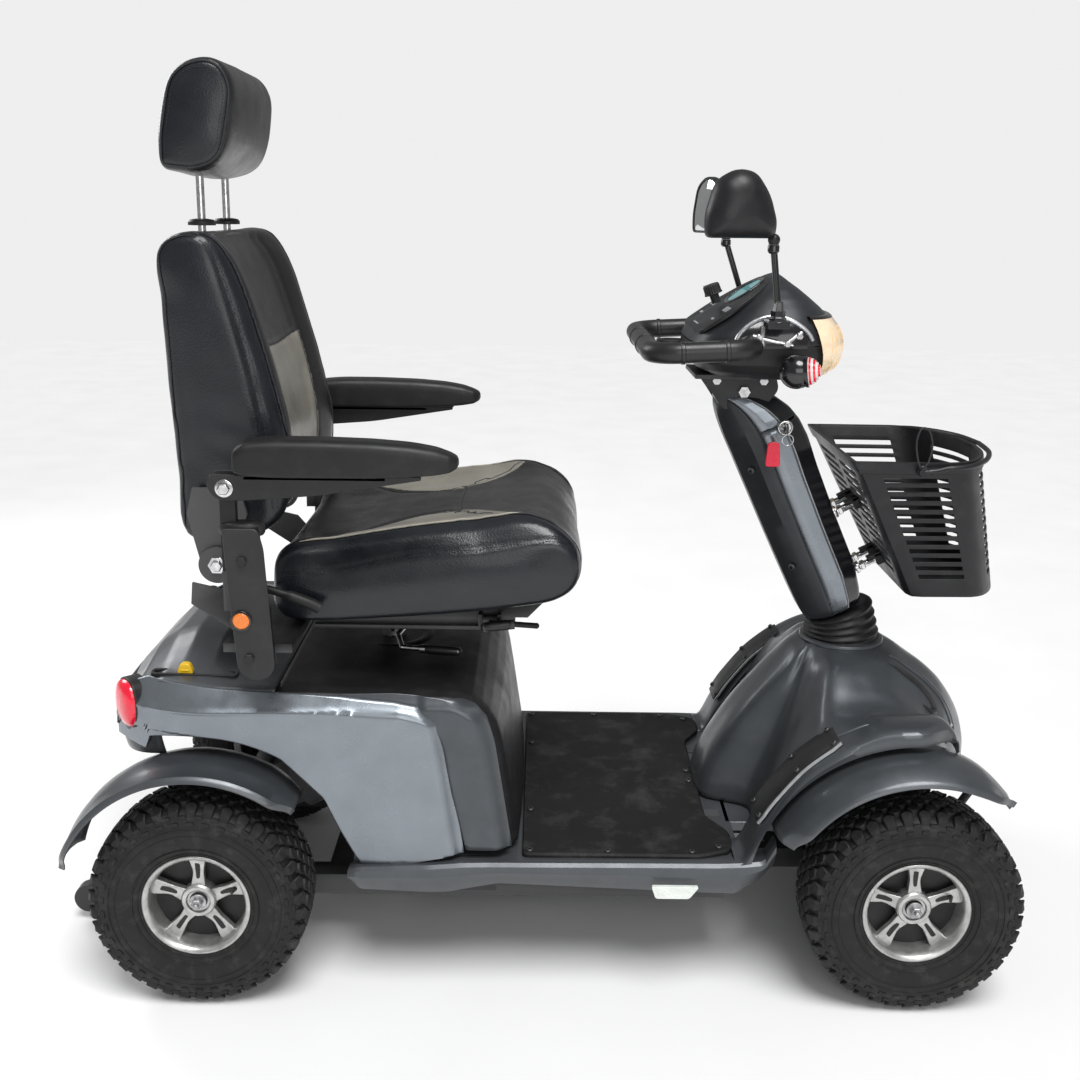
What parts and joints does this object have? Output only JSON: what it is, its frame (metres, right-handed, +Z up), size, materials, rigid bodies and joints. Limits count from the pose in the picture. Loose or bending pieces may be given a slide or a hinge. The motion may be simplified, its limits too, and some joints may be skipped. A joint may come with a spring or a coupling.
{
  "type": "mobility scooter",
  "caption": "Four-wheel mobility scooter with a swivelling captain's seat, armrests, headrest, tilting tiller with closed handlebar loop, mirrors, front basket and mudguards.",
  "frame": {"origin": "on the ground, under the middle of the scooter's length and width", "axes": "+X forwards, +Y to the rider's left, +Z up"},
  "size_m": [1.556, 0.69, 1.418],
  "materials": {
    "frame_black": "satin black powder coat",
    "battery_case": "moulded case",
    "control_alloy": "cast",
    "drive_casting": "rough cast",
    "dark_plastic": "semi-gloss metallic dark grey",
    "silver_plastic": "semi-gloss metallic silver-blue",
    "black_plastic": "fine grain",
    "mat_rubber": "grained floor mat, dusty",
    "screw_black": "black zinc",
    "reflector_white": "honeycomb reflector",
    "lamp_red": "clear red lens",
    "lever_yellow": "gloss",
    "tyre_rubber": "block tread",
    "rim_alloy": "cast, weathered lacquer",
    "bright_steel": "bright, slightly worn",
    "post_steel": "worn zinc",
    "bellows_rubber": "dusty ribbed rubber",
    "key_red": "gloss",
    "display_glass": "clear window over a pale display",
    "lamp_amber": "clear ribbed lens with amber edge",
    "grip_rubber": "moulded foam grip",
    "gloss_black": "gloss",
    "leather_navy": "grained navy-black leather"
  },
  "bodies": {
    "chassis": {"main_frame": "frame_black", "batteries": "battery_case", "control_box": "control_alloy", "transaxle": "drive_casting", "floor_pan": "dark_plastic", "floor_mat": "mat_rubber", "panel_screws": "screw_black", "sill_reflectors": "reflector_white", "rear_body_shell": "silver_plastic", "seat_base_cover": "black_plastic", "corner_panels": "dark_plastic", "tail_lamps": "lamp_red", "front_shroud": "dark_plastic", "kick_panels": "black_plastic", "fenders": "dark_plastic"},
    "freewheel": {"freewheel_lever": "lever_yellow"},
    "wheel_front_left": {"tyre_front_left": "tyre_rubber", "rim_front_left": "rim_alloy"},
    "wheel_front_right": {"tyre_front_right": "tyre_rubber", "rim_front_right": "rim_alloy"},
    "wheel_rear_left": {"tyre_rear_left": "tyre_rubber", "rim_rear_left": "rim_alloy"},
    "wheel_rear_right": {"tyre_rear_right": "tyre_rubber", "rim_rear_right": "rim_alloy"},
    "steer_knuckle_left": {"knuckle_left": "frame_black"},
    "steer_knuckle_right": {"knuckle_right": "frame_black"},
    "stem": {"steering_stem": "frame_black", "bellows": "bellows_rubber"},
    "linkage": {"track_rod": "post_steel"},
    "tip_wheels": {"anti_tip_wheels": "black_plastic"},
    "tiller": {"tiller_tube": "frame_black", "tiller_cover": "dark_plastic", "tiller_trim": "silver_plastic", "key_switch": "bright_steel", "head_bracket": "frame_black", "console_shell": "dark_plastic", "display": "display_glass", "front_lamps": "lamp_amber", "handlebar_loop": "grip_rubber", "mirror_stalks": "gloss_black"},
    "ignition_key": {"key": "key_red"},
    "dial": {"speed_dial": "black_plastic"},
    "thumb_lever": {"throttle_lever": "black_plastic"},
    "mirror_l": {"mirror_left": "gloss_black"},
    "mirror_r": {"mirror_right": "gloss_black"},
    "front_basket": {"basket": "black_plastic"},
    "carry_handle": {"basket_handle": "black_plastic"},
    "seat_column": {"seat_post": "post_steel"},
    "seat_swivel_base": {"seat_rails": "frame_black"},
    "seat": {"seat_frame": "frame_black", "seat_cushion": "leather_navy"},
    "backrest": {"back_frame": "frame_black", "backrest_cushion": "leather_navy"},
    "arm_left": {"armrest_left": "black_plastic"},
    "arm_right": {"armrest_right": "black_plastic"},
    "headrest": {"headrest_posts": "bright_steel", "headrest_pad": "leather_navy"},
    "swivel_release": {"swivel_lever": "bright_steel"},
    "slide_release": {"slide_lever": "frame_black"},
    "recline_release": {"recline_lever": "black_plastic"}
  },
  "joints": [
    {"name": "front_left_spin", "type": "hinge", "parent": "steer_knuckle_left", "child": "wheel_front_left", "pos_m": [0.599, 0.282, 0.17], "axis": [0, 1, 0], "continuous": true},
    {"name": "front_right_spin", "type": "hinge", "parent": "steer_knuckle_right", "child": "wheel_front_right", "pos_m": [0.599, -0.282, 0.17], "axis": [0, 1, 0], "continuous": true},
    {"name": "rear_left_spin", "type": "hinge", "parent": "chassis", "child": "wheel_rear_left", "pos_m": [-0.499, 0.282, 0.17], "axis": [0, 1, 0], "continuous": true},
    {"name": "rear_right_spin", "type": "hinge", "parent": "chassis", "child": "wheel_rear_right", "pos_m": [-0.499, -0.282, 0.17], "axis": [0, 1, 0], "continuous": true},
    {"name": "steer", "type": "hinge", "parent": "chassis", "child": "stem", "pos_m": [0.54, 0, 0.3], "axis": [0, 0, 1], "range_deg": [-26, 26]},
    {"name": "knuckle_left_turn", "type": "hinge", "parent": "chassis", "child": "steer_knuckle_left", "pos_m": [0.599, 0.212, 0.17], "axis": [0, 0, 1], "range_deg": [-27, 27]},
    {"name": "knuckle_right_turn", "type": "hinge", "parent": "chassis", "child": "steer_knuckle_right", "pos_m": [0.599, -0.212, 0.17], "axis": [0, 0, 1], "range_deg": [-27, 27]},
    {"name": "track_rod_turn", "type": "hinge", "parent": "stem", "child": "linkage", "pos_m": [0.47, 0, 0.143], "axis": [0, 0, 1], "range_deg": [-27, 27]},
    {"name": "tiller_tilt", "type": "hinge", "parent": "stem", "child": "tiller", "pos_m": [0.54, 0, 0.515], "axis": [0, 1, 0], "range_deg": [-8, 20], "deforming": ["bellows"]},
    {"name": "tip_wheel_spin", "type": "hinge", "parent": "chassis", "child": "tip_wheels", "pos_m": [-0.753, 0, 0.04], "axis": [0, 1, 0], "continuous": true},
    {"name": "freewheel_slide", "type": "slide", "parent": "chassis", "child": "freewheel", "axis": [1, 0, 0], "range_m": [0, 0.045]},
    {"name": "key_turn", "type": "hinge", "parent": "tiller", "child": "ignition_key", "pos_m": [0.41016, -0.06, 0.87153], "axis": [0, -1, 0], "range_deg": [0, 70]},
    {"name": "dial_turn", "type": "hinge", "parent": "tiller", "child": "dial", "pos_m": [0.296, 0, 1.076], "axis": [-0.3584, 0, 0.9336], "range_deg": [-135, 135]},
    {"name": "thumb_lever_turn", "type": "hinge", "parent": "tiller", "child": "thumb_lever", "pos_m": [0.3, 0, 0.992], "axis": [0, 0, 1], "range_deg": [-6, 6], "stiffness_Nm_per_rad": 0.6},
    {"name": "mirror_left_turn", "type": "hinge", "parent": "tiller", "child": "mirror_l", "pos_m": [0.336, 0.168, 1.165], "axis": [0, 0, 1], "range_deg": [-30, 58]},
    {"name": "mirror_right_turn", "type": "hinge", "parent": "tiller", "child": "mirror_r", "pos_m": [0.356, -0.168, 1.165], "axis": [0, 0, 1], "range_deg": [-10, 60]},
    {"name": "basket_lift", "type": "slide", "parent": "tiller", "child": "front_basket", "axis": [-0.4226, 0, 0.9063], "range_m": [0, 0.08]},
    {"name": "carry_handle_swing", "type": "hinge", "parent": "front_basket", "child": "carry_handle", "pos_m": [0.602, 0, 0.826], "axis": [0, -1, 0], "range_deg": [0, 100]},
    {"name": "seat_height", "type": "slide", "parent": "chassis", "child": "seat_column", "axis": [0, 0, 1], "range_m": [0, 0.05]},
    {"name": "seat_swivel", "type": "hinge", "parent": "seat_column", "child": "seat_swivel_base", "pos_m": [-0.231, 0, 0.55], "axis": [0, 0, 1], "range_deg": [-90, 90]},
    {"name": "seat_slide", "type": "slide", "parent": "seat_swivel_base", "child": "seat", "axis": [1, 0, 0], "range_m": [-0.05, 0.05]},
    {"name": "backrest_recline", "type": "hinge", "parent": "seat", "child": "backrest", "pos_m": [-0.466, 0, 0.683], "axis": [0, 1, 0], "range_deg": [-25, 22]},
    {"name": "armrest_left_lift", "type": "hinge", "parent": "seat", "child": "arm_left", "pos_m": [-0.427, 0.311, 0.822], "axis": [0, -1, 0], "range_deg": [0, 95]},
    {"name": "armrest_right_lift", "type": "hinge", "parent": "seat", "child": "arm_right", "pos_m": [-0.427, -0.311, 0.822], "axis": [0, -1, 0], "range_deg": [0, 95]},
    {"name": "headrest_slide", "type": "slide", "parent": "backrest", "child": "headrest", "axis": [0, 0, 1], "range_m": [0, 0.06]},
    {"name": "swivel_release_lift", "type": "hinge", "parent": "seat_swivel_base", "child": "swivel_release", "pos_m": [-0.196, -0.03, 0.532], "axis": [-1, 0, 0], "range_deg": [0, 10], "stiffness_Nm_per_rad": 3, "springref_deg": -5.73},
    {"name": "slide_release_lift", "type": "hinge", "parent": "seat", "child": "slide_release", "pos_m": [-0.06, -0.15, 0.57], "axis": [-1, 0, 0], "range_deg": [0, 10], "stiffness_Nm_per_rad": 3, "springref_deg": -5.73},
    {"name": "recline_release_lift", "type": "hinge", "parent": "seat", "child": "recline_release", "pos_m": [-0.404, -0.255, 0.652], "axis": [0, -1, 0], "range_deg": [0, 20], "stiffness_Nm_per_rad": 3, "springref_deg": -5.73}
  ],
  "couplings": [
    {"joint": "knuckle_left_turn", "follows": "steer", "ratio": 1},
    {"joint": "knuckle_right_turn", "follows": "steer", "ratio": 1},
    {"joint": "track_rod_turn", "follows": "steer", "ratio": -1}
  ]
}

+++

→ SET EXERCISE: Gather up every line from the listing above in which the word "materials" occurs.

→ RESULT OF THIS EXERCISE:
What parts and joints does this object have? Output only JSON: what it is, its frame (metres, right-handed, +Z up), size, materials, rigid bodies and joints. Limits count from the pose in the picture. Loose or bending pieces may be given a slide or a hinge. The motion may be simplified, its limits too, and some joints may be skipped. A joint may come with a spring or a coupling.
  "materials": {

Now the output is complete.